Cape Sharp near Parrsboro. Across the Minas Basin from Blomidon and Scots Bay. in Cumberland and part of Colchester County, the terrain changes. The Cobequid-Chedabucto Fault runs across the province from southwest to North East, "sandwiching together" two distinct continental remnants. The southern part of the province (Meguma Zone) was wrenched from Gondwanaland and the northern (Avalon Zone), from Laurasia - another continent entirely. Sheer sea cliffs near Parrsboro contain minerals such as copper, and Jurassic fossil beds have made Wasson's Bluff a magnet for paleontologists. The ancient creatures found in these beds are distinct from their counterparts in the rocks of Blomidon, suggesting an extinction event that has occurred during the time when the two separate strata were laid down. There are also distorted Carboniferous rock layers on this side of the Basin, as seen here.
Waterfall in Victoria Park, Truro - faulted rocks, and erosion of Carboniferous strata by the brook.
Coal seams in the cliffs at Joggins, NS. Now a UNESCO World Heritage Site, Joggins is famed for its Carboniferous fossil cliffs that contain ancient lycopod forests, fossils of amphibians, dinosaur trackways, plant remains and many other types of material. Many of the fossils contain traces of coal since this region was once a vast coal swamp.
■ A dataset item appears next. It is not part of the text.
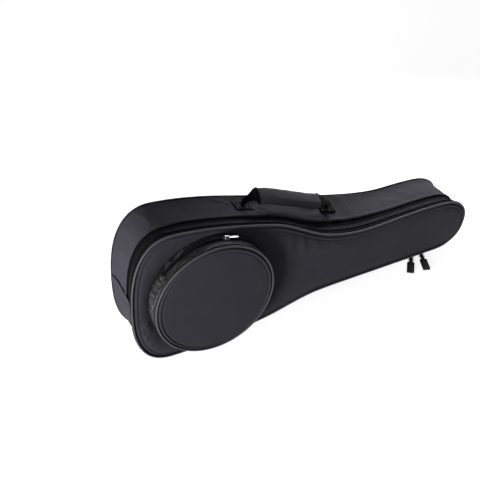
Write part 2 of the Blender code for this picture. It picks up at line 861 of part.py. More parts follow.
def dome(name, radius, rise, thickness, y, material):
    """A shallow turned dome, facing the front, with its rim at y."""
    steps = 3
    outer = [(radius * k / steps, rise * (1 - (k / steps) ** 2) + thickness) for k in range(steps + 1)]
    profile = outer + [(r, h - thickness) for r, h in reversed(outer)]
    mesh = bpy.data.meshes.new(name)
    edges = [(k, k + 1) for k in range(len(profile) - 1)]
    mesh.from_pydata([(r, 0, h) for r, h in profile], edges, [])
    obj = link(bpy.data.objects.new(name, mesh), BAG, material)
    turn = obj.modifiers.new("turn", "SCREW")
    turn.steps = turn.render_steps = RING_STEPS
    turn.use_merge_vertices = True
    turn.merge_threshold = 0.00001
    turn.use_smooth_shade = True
    obj.rotation_euler = (math.radians(90), 0, 0)
    obj.location = (POCKET_X, y, POCKET_Z)
    return obj


def pocket_ring(name, start, end, material):
    """The pocket's piping between two angles. Its ends are cut level with the fold of the flap."""
    centre_line = POCKET_RADIUS - POCKET_PIPING_RADIUS
    steps = max(2, round(RING_STEPS * (end - start) / (2 * math.pi)))
    angles = [start + (end - start) * k / steps for k in range(steps + 1)]
    points = [
        (POCKET_X + centre_line * math.cos(a), -POCKET_DEPTH, POCKET_Z + centre_line * math.sin(a)) for a in angles
    ]
    ring = tube(name, points, POCKET_PIPING_RADIUS, material, cyclic=False)
    bpy.context.view_layer.update()
    return meshed(ring)


def part_at_fold(obj, upper, joint):
    """Keeps the part of a pocket piece above the flap's fold or below it, and hangs it on its joint."""
    obj.parent = joint
    obj.location -= bag_place(joint)
    combine(obj, FOLD_CUTTERS[upper], "DIFFERENCE")
    return obj


def build_pocket():
    """The round pocket. Its wall is sewn round the base and zipped over the top, where its front folds."""
    zipped = (POCKET_ZIP_START + 0.004, POCKET_ZIP_END - 0.004)
    sewn = (POCKET_ZIP_END + 0.001, POCKET_ZIP_START + 2 * math.pi - 0.001)
    base = -(COVER_THICKNESS / 2 + LAYER_GAP)
    rim = -(POCKET_DEPTH - POCKET_PIPING_RADIUS - SEAM_GAP)
    y, radius, wall = POCKET_ZIP_Y, POCKET_RADIUS, POCKET_WALL
    inner, outer = ZIP_GAP / 2, ZIP_GAP / 2 + POCKET_COIL_WIDTH
    ring_wall("pocket_gusset", *sewn, base, rim, radius, wall, OXFORD, LID_HINGE)
    ring_wall("pocket_tape_base", *zipped, base, y + outer + SEAM_GAP, radius, wall, TAPE, LID_HINGE)
    ring_wall("pocket_coil_base", *zipped, y + outer, y + inner, radius, wall, COIL, LID_HINGE)
    ring_wall("pocket_coil_flap", *zipped, y - inner, y - outer, radius, wall, COIL, FLAP_HINGE)
    ring_wall("pocket_tape_flap", *zipped, y - outer - SEAM_GAP, rim, radius, wall, TAPE, FLAP_HINGE)
    front = radius - 2 * POCKET_PIPING_RADIUS - SEAM_GAP
    cover_y = -POCKET_DEPTH + wall / 2
    pad_y = cover_y + LAYER_GAP + POCKET_PAD_THICKNESS
    lining_y = pad_y + LAYER_GAP + LINING_THICKNESS
    layers = (
        ("front", wall, cover_y, OXFORD),
        ("pad", POCKET_PAD_THICKNESS, pad_y, FOAM),
        ("lining", LINING_THICKNESS, lining_y, LINING),
    )
    end = math.asin((FOLD_Z - POCKET_Z) / (radius - POCKET_PIPING_RADIUS))
    reach = 0.06
    arcs = {True: (end - reach, math.pi - end + reach), False: (math.pi - end - reach, 2 * math.pi + end + reach)}
    for upper, prefix, joint in ((False, "pocket", LID_HINGE), (True, "pocket_flap", FLAP_HINGE)):
        for layer, thickness, depth, material in layers:
            piece = dome(prefix + "_" + layer, front, POCKET_FRONT_CROWN, thickness, depth, material)
            part_at_fold(piece, upper, joint)
        part_at_fold(pocket_ring(prefix + "_piping", *arcs[upper], PIPING), upper, joint)


def build_pocket_slider():
    """The pocket's small slider, which travels round the pocket's centre, and its flat pull."""
    centre = joint_empty("pocket_slider_run", (POCKET_X, POCKET_ZIP_Y, POCKET_Z), FLAP_HINGE)
    outward = Vector((math.cos(POCKET_SLIDER_ANGLE), 0, math.sin(POCKET_SLIDER_ANGLE)))
    seat = Vector((POCKET_X, POCKET_ZIP_Y, POCKET_Z)) + POCKET_RADIUS * outward
    across = Vector((0, 1, 0))
    swing = joint_empty("pocket_slider_seat", seat, centre, (across.cross(outward), across, outward))
    blade = ZIP_GAP - 2 * SEAM_GAP
    inner_side = (-POCKET_SLIDER_WIDTH / 2, blade / 2)
    slider("pocket_slider", POCKET_SLIDER_LENGTH, POCKET_SLIDER_WIDTH, inner_side, 1, POCKET_WALL, blade, swing)
    bar = 0.0012
    thickness = 0.0010
    slot = CROWN_LENGTH / 2 + 2 * SEAM_GAP
    half = POCKET_PULL_WIDTH / 2
    tip = POCKET_PULL_LENGTH
    upper = [(-bar / 2, half)] + arc(tip - half, 0, half, 90, 0, 4)
    loop = upper + [(x, -y) for x, y in reversed(upper[:-1])]
    rail = CROWN_THICKNESS / 2 + 2 * SEAM_GAP
    hole = [(bar / 2, rail), (slot, rail), (slot, -rail), (bar / 2, -rail)]
    pull = link(flat_curve("pocket_pull", [loop, hole], thickness / 2), BAG, NICKEL)
    lift = SLIDER_RUNNING_GAP + SLIDER_PLATE + SEAM_GAP * 2 + thickness / 2
    pull_swing = bpy.data.objects.new("pocket_pull_swing", None)
    BAG.objects.link(pull_swing)
    pull_swing.parent = swing
    pull_swing.location = (0, 0, lift)
    pull.parent = pull_swing


def along_path(path, sections):
    """Loops of (across, up) points, set square to a path in the XZ plane of the handle's frame."""
    loops = []
    for k, (section, (x, z)) in enumerate(zip(sections, path)):
        before, after = Vector(path[max(k - 1, 0)]), Vector(path[min(k + 1, len(path) - 1)])
        slope = (after - before).normalized()
        loops.append([(x - up * slope.y, across, z + up * slope.x) for across, up in section])
    return loops


def sleeve(name, outsides, insides, material):
    """A solid with a hole along it, through loops of outer and inner points."""
    work = bmesh.new()
    outer = [[work.verts.new(p) for p in loop] for loop in outsides]
    inner = [[work.verts.new(p) for p in loop] for loop in insides]
    pairs = list(zip(outer, outer[1:])) + list(zip(inner, inner[1:]))
    pairs += [(outer[0], inner[0]), (outer[-1], inner[-1])]
    for a, b in pairs:
        for k in range(len(a)):
            n = (k + 1) % len(a)
            work.faces.new((a[k], a[n], b[n], b[k]))
    return finished(name, work, material)


def oval(width, thickness, squareness, count=16):
    """A rounded loop, from an ellipse at 2 towards a rectangle."""
    points = []
    for k in range(count):
        a = 2 * math.pi * (k + 0.5) / count
        c, s = math.cos(a), math.sin(a)
        power = 2.0 / squareness
        points.append(
            (
                0.5 * width * math.copysign(abs(c) ** power, c),
                0.5 * thickness * math.copysign(abs(s) ** power, s),
            )
        )
    return points


def build_handle():
    """The carry handle: a webbing strap on two sewn patches, with a padded wrap round its middle."""
    ends, patches = [], []
    for name, x in (("tail_handle_patch", HANDLE_TAIL_X), ("head_handle_patch", HANDLE_HEAD_X)):
        s = OUTLINE.length_at_upper(x)
        seat = wall_point(s, HANDLE_Y, WALL_INSET)
        axes = wall_axes(s, HANDLE_Y)
        ends.append(seat + HANDLE_AXIS_HEIGHT * axes[2])
        patch = side_wall(
            name,
            s - PATCH_LENGTH / 2,
            s + PATCH_LENGTH / 2,
            HANDLE_Y - STRAP_WIDTH / 2,
            HANDLE_Y + STRAP_WIDTH / 2,
            WALL_INSET - PATCH_LIFT - PATCH_THICKNESS,
            PATCH_THICKNESS,
            WEBBING,
            BAG_POSE,
        )
        stem = box(
            name + "_stem",
            (-FOLD_LENGTH / 2, -FOLD_RADIUS * 0.7, PATCH_LIFT + PATCH_THICKNESS / 2),
            (FOLD_LENGTH / 2, FOLD_RADIUS * 0.7, HANDLE_AXIS_HEIGHT),
            TOOLS,
        )
        stem.parent = joint_empty(name + "_seat", seat, BAG_POSE, axes)
        combine(patch, stem, "UNION")
        patches.append(patch)
    tail, head = ends
    along = (head - tail).normalized()
    up = along.cross(Vector((0, 1, 0))).normalized()
    across = up.cross(along)
    lean = Matrix.Rotation(HANDLE_LEAN, 3, along)
    hinge = joint_empty("handle_hinge", tail, BAG_POSE, (along, lean @ across, lean @ up))
    span = (head - tail).length
    wrap_end = WRAP_START + WRAP_LENGTH
    for patch, u in zip(patches, (0.0, span)):
        fold = rod(patch.name + "_fold", FOLD_RADIUS, FOLD_LENGTH, "Y")
        fold.parent = hinge
        fold.location = (u, 0, 0)
        combine(patch, fold, "UNION")
    base = FOLD_RADIUS + SEAM_GAP + STRAP_THICKNESS / 2

    def height(u):
        if u < WRAP_START:
            return base + (HANDLE_RISE - base) * math.sin(0.5 * math.pi * u / WRAP_START)
        if u > wrap_end:
            return base + (HANDLE_DROP - base) * math.sin(0.5 * math.pi * (span - u) / (span - wrap_end))
        share = (u - WRAP_START) / WRAP_LENGTH
        return HANDLE_RISE + (HANDLE_DROP - HANDLE_RISE) * smoothstep(share)

    def width(u):
        from_end = min(u / WRAP_START, (span - u) / (span - wrap_end), 1.0)
        return STRAP_END_WIDTH + (STRAP_WIDTH - STRAP_END_WIDTH) * smoothstep(from_end * 1.1)

    steps = 24
    stations = [span * k / steps for k in range(steps + 1)]
    path = [(u, height(u)) for u in stations]
    half = FOLD_LENGTH / 2
    path = [(-half, base)] + path + [(span + half, base)]
    sections = [oval(width(u), STRAP_THICKNESS, 6, 8) for u, _ in path]
    strap = loft("handle_strap", along_path(path, sections), WEBBING)
    strap.parent = hinge
    inside = [WRAP_START + WRAP_LENGTH * k / 12 for k in range(13)]
    wrap_path = [(u, height(u)) for u in inside]
    slot_width = STRAP_WIDTH + 2 * WRAP_SLOT_CLEARANCE
    slot_height = STRAP_THICKNESS + 2 * WRAP_SLOT_CLEARANCE
    wraps = [oval(WRAP_WIDTH, WRAP_THICKNESS, 2.6) for _ in inside]
    slots = [oval(slot_width, slot_height, 6) for _ in inside]
    wrap = sleeve("handle_wrap", along_path(wrap_path, wraps), along_path(wrap_path, slots), OXFORD)
    wrap.parent = hinge


build_back()
build_lid()
build_main_zip()
build_pocket()
build_pocket_slider()
build_handle()
build_main_slider("tail", TAIL_SLIDER_X, -1, TAIL_PULL_YAW)
build_main_slider("head", HEAD_SLIDER_X, 1, HEAD_PULL_YAW)
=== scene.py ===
"""The looks of a padded ukulele gig bag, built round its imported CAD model.

Every piece is drawn in the bag's own frame, as the CAD is: x from the tail of the bout to the tip
of the head, y from the front piping to the back one, and z across the width, handle side up. One
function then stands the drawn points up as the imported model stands. All sizes are in metres.
"""

import json
import math

import bmesh
import bpy
import numpy as np
from mathutils import Matrix, Vector, noise


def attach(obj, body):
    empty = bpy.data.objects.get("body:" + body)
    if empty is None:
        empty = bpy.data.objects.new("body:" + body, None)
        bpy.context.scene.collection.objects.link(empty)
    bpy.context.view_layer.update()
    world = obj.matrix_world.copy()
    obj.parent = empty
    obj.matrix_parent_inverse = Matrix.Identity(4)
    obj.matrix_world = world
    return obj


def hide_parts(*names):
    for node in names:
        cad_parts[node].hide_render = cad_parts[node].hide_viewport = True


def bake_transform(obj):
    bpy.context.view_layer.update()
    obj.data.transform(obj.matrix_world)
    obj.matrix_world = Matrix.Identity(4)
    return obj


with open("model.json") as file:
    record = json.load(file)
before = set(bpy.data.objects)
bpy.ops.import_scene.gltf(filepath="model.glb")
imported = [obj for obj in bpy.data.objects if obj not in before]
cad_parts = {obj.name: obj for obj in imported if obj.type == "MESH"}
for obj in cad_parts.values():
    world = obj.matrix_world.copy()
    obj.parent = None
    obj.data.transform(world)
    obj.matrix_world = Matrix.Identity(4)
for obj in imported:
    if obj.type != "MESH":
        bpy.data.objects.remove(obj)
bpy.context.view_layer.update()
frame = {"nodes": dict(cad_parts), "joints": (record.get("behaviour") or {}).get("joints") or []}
JOINTS = {joint["name"]: joint for joint in frame["joints"]}

# Outline of the front and back panels
BAG_LENGTH = 0.661
BOUT_HALF_WIDTH = 0.120
BOUT_X = 0.070
SHOULDER_HALF_WIDTH = 0.097
SHOULDER_X = 0.235
NECK_HALF_WIDTH = 0.052
NECK_START_X = 0.342
NECK_X = 0.440
HEAD_HALF_WIDTH = 0.0545
HEAD_ROUND_LENGTH = 0.071
TAIL_SQUARENESS = 2.5
HEAD_SQUARENESS = 2.3
NECK_SAG = 0.010
SAG_X = 0.385
SAG_REACH = 0.150
HEAD_LIFT = 0.004
STRAIGHT_START_X = 0.370
STRAIGHT_END_X = 0.600

# Walls
BAG_DEPTH = 0.090
COVER_THICKNESS = 0.0012
FOAM_THICKNESS = 0.005
LINING_THICKNESS = 0.0006
LAYER_GAP = 0.0004
SEAM_GAP = 0.0003
WALL_INSET = 0.0004
GUSSET_SINK = 0.0050
WAIST_LIFT = 0.0225
WAIST_X = 0.370
WAIST_REACH = 0.160
WAIST_START_Y = 0.018
STAND_FADE = 0.120
PIPING_RADIUS = 0.0025

# Main zip
ZIP_LINE_Y = 0.015
ZIP_GAP = 0.0016
COIL_WIDTH = 0.0026
BACK_TAPE_WIDTH = 0.0112
ZIP_CLOTH = 0.0007
ZIP_END_X = 0.285
SLIDER_LENGTH = 0.014
SLIDER_WIDTH = 0.011
SLIDER_PLATE = 0.0012
SLIDER_RUNNING_GAP = 0.0005
TAIL_SLIDER_X = 0.5590
HEAD_SLIDER_X = 0.5780
GRIP_WIDTH = 0.0135
GRIP_THICKNESS = 0.0026

# Round pocket on the front
POCKET_X = 0.126
POCKET_Z = 0.002
POCKET_RADIUS = 0.100
POCKET_DEPTH = 0.030
POCKET_PIPING_RADIUS = 0.0022
POCKET_ZIP_Y = -0.013
POCKET_ZIP_START = math.radians(38)
POCKET_ZIP_END = math.radians(142)
POCKET_COIL_WIDTH = 0.0020
POCKET_CROWN = 0.003
POCKET_SLIDER_ANGLE = math.radians(80)
POCKET_SLIDER_LENGTH = 0.010
POCKET_SLIDER_WIDTH = 0.008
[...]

Unlike the Acadian forests further to the south, this landscape contains a higher proportion of conifers. The terrain itself is elevated, and slopes toward the Northumberland Strait in the distance, dividing Nova Scotia from Prince Edward Island. At least half of the remaining mainland moose population in NS may be found in the Cumberland hills, where human habitation is less dense than elsewhere.